---- SOURCE MATERIAL
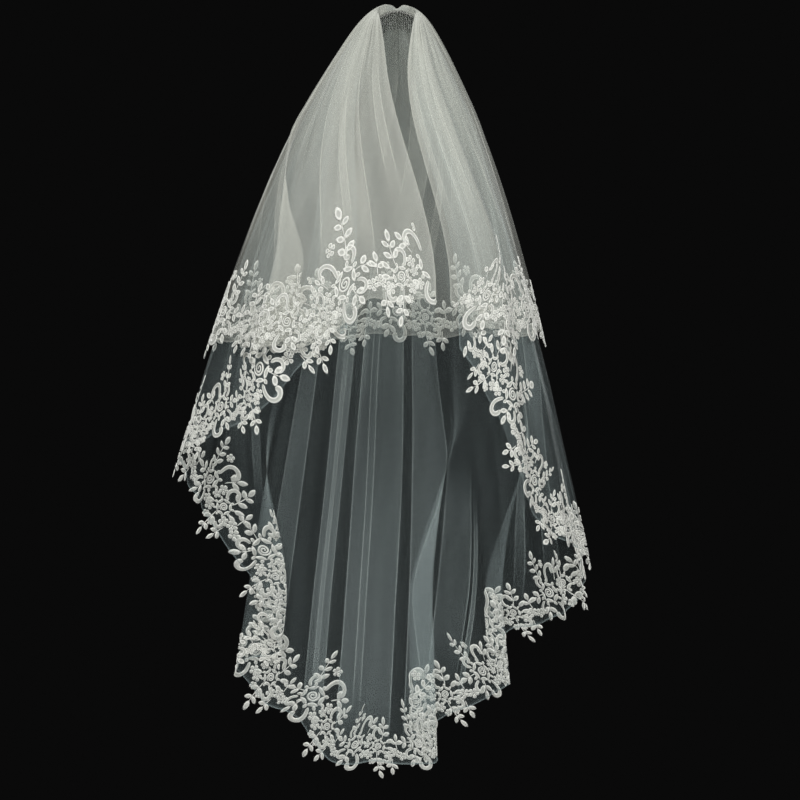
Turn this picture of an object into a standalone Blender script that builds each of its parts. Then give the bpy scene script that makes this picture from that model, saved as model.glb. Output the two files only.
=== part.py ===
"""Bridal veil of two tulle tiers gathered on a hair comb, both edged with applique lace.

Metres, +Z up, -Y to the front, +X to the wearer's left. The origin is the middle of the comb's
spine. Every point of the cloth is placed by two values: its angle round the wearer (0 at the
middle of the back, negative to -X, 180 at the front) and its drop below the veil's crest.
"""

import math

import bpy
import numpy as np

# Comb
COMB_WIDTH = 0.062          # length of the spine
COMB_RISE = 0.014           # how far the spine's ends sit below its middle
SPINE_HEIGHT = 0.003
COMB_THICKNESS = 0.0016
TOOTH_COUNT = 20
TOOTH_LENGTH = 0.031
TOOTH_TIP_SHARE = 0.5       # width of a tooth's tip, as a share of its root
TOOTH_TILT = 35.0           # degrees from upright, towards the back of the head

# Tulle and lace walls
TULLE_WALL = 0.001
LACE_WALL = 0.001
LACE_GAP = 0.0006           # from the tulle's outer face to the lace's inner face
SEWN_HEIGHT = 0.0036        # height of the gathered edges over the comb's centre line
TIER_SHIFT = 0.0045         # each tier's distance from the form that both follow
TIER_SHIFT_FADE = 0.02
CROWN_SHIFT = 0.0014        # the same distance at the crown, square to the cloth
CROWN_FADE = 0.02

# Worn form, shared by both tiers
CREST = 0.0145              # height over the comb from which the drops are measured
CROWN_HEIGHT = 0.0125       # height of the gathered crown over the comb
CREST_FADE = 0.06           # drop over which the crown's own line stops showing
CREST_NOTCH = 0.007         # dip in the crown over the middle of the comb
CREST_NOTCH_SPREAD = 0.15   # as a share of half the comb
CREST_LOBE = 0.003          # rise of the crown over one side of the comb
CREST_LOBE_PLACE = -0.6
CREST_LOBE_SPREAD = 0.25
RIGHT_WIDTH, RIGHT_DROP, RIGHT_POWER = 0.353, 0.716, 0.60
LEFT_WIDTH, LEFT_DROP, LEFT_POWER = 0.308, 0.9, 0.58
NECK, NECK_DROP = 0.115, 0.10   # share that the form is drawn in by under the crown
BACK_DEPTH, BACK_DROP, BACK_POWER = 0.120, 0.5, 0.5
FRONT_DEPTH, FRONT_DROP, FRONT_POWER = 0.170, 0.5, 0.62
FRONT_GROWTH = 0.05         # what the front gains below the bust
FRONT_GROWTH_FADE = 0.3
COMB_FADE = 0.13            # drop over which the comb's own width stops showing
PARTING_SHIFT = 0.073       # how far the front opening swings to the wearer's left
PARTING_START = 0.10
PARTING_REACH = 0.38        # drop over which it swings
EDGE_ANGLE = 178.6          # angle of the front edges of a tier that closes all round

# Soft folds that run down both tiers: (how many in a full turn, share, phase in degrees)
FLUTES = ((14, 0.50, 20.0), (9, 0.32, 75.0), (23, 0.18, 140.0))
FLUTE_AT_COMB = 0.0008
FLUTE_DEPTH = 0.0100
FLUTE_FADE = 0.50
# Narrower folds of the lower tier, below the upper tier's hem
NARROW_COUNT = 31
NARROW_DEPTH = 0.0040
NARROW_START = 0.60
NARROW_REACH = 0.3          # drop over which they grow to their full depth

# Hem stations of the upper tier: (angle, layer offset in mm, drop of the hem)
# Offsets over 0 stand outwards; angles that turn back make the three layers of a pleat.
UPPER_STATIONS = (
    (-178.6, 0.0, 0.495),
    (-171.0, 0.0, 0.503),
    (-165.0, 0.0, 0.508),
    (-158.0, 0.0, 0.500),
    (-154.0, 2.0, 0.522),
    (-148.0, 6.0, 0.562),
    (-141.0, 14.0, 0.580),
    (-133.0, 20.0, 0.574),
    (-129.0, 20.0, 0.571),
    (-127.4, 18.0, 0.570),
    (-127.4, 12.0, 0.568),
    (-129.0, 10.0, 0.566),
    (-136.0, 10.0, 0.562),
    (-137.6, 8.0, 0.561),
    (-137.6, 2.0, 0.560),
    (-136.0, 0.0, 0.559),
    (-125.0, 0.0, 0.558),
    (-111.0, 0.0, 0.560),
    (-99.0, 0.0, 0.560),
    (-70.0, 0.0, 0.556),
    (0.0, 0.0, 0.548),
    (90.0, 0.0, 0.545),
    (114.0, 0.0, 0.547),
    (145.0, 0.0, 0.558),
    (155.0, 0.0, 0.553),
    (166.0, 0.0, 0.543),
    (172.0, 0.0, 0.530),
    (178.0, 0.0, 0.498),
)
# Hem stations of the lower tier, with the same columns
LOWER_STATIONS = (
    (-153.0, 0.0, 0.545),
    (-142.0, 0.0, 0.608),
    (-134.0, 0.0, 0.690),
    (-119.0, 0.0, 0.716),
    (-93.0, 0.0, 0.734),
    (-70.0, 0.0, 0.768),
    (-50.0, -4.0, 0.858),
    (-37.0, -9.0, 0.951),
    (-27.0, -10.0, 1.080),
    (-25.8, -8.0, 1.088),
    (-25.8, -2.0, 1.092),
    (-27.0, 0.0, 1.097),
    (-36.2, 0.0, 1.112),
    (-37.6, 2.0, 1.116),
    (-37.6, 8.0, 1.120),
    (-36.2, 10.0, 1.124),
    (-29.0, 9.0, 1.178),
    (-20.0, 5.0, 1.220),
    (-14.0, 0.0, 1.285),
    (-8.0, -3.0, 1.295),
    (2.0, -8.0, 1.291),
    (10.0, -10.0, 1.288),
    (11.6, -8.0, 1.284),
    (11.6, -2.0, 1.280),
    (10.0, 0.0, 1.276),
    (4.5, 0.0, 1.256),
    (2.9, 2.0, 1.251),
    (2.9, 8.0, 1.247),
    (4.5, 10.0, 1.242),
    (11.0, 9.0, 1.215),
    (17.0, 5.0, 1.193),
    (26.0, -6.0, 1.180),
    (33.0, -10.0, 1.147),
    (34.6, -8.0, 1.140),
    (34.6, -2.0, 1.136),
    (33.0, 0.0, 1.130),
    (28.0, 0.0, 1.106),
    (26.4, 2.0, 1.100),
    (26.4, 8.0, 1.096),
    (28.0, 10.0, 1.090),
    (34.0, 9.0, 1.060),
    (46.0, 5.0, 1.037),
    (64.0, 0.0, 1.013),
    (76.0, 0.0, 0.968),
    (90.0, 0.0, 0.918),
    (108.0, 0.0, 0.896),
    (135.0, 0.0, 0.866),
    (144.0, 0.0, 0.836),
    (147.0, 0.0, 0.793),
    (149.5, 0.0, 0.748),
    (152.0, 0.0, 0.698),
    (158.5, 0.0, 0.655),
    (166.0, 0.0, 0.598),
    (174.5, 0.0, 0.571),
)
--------
* PROBLEM REQUIREMENTS: Copy out each line exactly.

* RESULT BELOW:
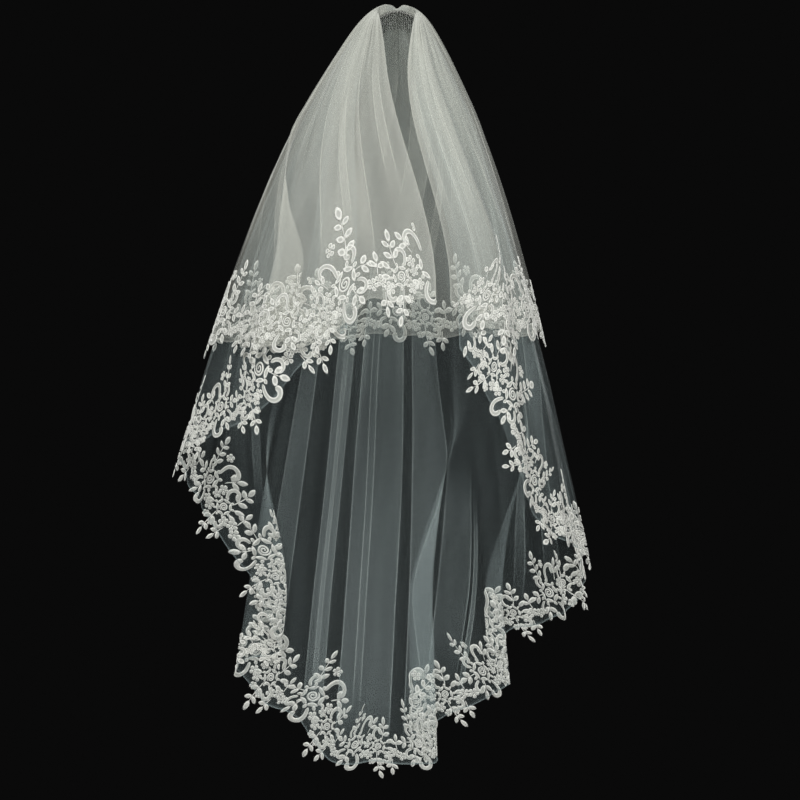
Turn this picture of an object into a standalone Blender script that builds each of its parts. Then give the bpy scene script that makes this picture from that model, saved as model.glb. Output the two files only.
=== part.py ===
"""Bridal veil of two tulle tiers gathered on a hair comb, both edged with applique lace.

Metres, +Z up, -Y to the front, +X to the wearer's left. The origin is the middle of the comb's
spine. Every point of the cloth is placed by two values: its angle round the wearer (0 at the
middle of the back, negative to -X, 180 at the front) and its drop below the veil's crest.
"""

import math

import bpy
import numpy as np

# Comb
COMB_WIDTH = 0.062          # length of the spine
COMB_RISE = 0.014           # how far the spine's ends sit below its middle
SPINE_HEIGHT = 0.003
COMB_THICKNESS = 0.0016
TOOTH_COUNT = 20
TOOTH_LENGTH = 0.031
TOOTH_TIP_SHARE = 0.5       # width of a tooth's tip, as a share of its root
TOOTH_TILT = 35.0           # degrees from upright, towards the back of the head

# Tulle and lace walls
TULLE_WALL = 0.001
LACE_WALL = 0.001
LACE_GAP = 0.0006           # from the tulle's outer face to the lace's inner face
SEWN_HEIGHT = 0.0036        # height of the gathered edges over the comb's centre line
TIER_SHIFT = 0.0045         # each tier's distance from the form that both follow
TIER_SHIFT_FADE = 0.02
CROWN_SHIFT = 0.0014        # the same distance at the crown, square to the cloth
CROWN_FADE = 0.02

# Worn form, shared by both tiers
CREST = 0.0145              # height over the comb from which the drops are measured
CROWN_HEIGHT = 0.0125       # height of the gathered crown over the comb
CREST_FADE = 0.06           # drop over which the crown's own line stops showing
CREST_NOTCH = 0.007         # dip in the crown over the middle of the comb
CREST_NOTCH_SPREAD = 0.15   # as a share of half the comb
CREST_LOBE = 0.003          # rise of the crown over one side of the comb
CREST_LOBE_PLACE = -0.6
CREST_LOBE_SPREAD = 0.25
RIGHT_WIDTH, RIGHT_DROP, RIGHT_POWER = 0.353, 0.716, 0.60
LEFT_WIDTH, LEFT_DROP, LEFT_POWER = 0.308, 0.9, 0.58
NECK, NECK_DROP = 0.115, 0.10   # share that the form is drawn in by under the crown
BACK_DEPTH, BACK_DROP, BACK_POWER = 0.120, 0.5, 0.5
FRONT_DEPTH, FRONT_DROP, FRONT_POWER = 0.170, 0.5, 0.62
FRONT_GROWTH = 0.05         # what the front gains below the bust
FRONT_GROWTH_FADE = 0.3
COMB_FADE = 0.13            # drop over which the comb's own width stops showing
PARTING_SHIFT = 0.073       # how far the front opening swings to the wearer's left
PARTING_START = 0.10
PARTING_REACH = 0.38        # drop over which it swings
EDGE_ANGLE = 178.6          # angle of the front edges of a tier that closes all round

# Soft folds that run down both tiers: (how many in a full turn, share, phase in degrees)
FLUTES = ((14, 0.50, 20.0), (9, 0.32, 75.0), (23, 0.18, 140.0))
FLUTE_AT_COMB = 0.0008
FLUTE_DEPTH = 0.0100
FLUTE_FADE = 0.50
# Narrower folds of the lower tier, below the upper tier's hem
NARROW_COUNT = 31
NARROW_DEPTH = 0.0040
NARROW_START = 0.60
NARROW_REACH = 0.3          # drop over which they grow to their full depth

# Hem stations of the upper tier: (angle, layer offset in mm, drop of the hem)
# Offsets over 0 stand outwards; angles that turn back make the three layers of a pleat.
UPPER_STATIONS = (
    (-178.6, 0.0, 0.495),
    (-171.0, 0.0, 0.503),
    (-165.0, 0.0, 0.508),
    (-158.0, 0.0, 0.500),
    (-154.0, 2.0, 0.522),
    (-148.0, 6.0, 0.562),
    (-141.0, 14.0, 0.580),
    (-133.0, 20.0, 0.574),
    (-129.0, 20.0, 0.571),
    (-127.4, 18.0, 0.570),
    (-127.4, 12.0, 0.568),
    (-129.0, 10.0, 0.566),
    (-136.0, 10.0, 0.562),
    (-137.6, 8.0, 0.561),
    (-137.6, 2.0, 0.560),
    (-136.0, 0.0, 0.559),
    (-125.0, 0.0, 0.558),
    (-111.0, 0.0, 0.560),
    (-99.0, 0.0, 0.560),
    (-70.0, 0.0, 0.556),
    (0.0, 0.0, 0.548),
    (90.0, 0.0, 0.545),
    (114.0, 0.0, 0.547),
    (145.0, 0.0, 0.558),
    (155.0, 0.0, 0.553),
    (166.0, 0.0, 0.543),
    (172.0, 0.0, 0.530),
    (178.0, 0.0, 0.498),
)
# Hem stations of the lower tier, with the same columns
LOWER_STATIONS = (
    (-153.0, 0.0, 0.545),
    (-142.0, 0.0, 0.608),
    (-134.0, 0.0, 0.690),
    (-119.0, 0.0, 0.716),
    (-93.0, 0.0, 0.734),
    (-70.0, 0.0, 0.768),
    (-50.0, -4.0, 0.858),
    (-37.0, -9.0, 0.951),
    (-27.0, -10.0, 1.080),
    (-25.8, -8.0, 1.088),
    (-25.8, -2.0, 1.092),
    (-27.0, 0.0, 1.097),
    (-36.2, 0.0, 1.112),
    (-37.6, 2.0, 1.116),
    (-37.6, 8.0, 1.120),
    (-36.2, 10.0, 1.124),
    (-29.0, 9.0, 1.178),
    (-20.0, 5.0, 1.220),
    (-14.0, 0.0, 1.285),
    (-8.0, -3.0, 1.295),
    (2.0, -8.0, 1.291),
    (10.0, -10.0, 1.288),
    (11.6, -8.0, 1.284),
    (11.6, -2.0, 1.280),
    (10.0, 0.0, 1.276),
    (4.5, 0.0, 1.256),
    (2.9, 2.0, 1.251),
    (2.9, 8.0, 1.247),
    (4.5, 10.0, 1.242),
    (11.0, 9.0, 1.215),
    (17.0, 5.0, 1.193),
    (26.0, -6.0, 1.180),
    (33.0, -10.0, 1.147),
    (34.6, -8.0, 1.140),
    (34.6, -2.0, 1.136),
    (33.0, 0.0, 1.130),
    (28.0, 0.0, 1.106),
    (26.4, 2.0, 1.100),
    (26.4, 8.0, 1.096),
    (28.0, 10.0, 1.090),
    (34.0, 9.0, 1.060),
    (46.0, 5.0, 1.037),
    (64.0, 0.0, 1.013),
    (76.0, 0.0, 0.968),
    (90.0, 0.0, 0.918),
    (108.0, 0.0, 0.896),
    (135.0, 0.0, 0.866),
    (144.0, 0.0, 0.836),
    (147.0, 0.0, 0.793),
    (149.5, 0.0, 0.748),
    (152.0, 0.0, 0.698),
    (158.5, 0.0, 0.655),
    (166.0, 0.0, 0.598),
    (174.5, 0.0, 0.571),
)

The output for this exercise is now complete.